Certainly, both public cloud offerings include traffic filtering capabilities:  AWS uses Security Groups and Network Access Control Lists to achieve this (as we covered in an earlier blog), and Microsoft Azure uses Network Security Groups to allow or deny traffic in a virtual network.  I believe that the costs for these controls are included as a part of the overall service provision, which certainly makes them an inexpensive option for provisioning security in public clouds.

As such, these native security controls are well suited to development or test environments, workloads from smaller organizations, and ‘shadow IT’ applications for larger organizations.  Usually, such deployments have relatively loose security requirements:  there is minimal need for regulatory compliance, and a low perceived risk to the business, because the deployments are not seen as mission-critical.  For these use cases, AWS and Azure’s own security controls are often good enough.

However, NGFWs provide additional advanced features such as application awareness, user awareness, the ability to create hierarchical network object groups, and the ability to add comments and notes to rules.

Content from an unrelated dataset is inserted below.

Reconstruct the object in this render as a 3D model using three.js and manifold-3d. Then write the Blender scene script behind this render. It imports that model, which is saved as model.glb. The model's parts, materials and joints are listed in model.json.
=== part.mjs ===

Therefore, organizations that need a more sophisticated, granular approach to network and application security should carefully evaluate the capabilities of both cloud controls and virtualized NGFWs to figure out which combination of technologies best suits their needs.

I believe that major Fortune 1000 enterprises are just starting to move workloads to public clouds. Large-scale, business critical applications, carrying sensitive, regulated data, are not yet in production in large volumes in public clouds.  However, this landscape will change, and soon. When it does, I suspect that the more sophisticated security features that major enterprises demand – which are available from firewall vendors but not from public cloud vendors’ controls yet – will drive and accelerate deployments of virtualized NGFWs in these environments.

It’s also important to remember that once an organization has migrated applications to the cloud, the cloud environment becomes an extension of traditional on-premise networks, with highly sensitive corporate data flowing across both.  So you need to be able to visualize and manage policies across both environments consistently and cohesively, through a single pane of glass, to ensure security and compliance requirements are met.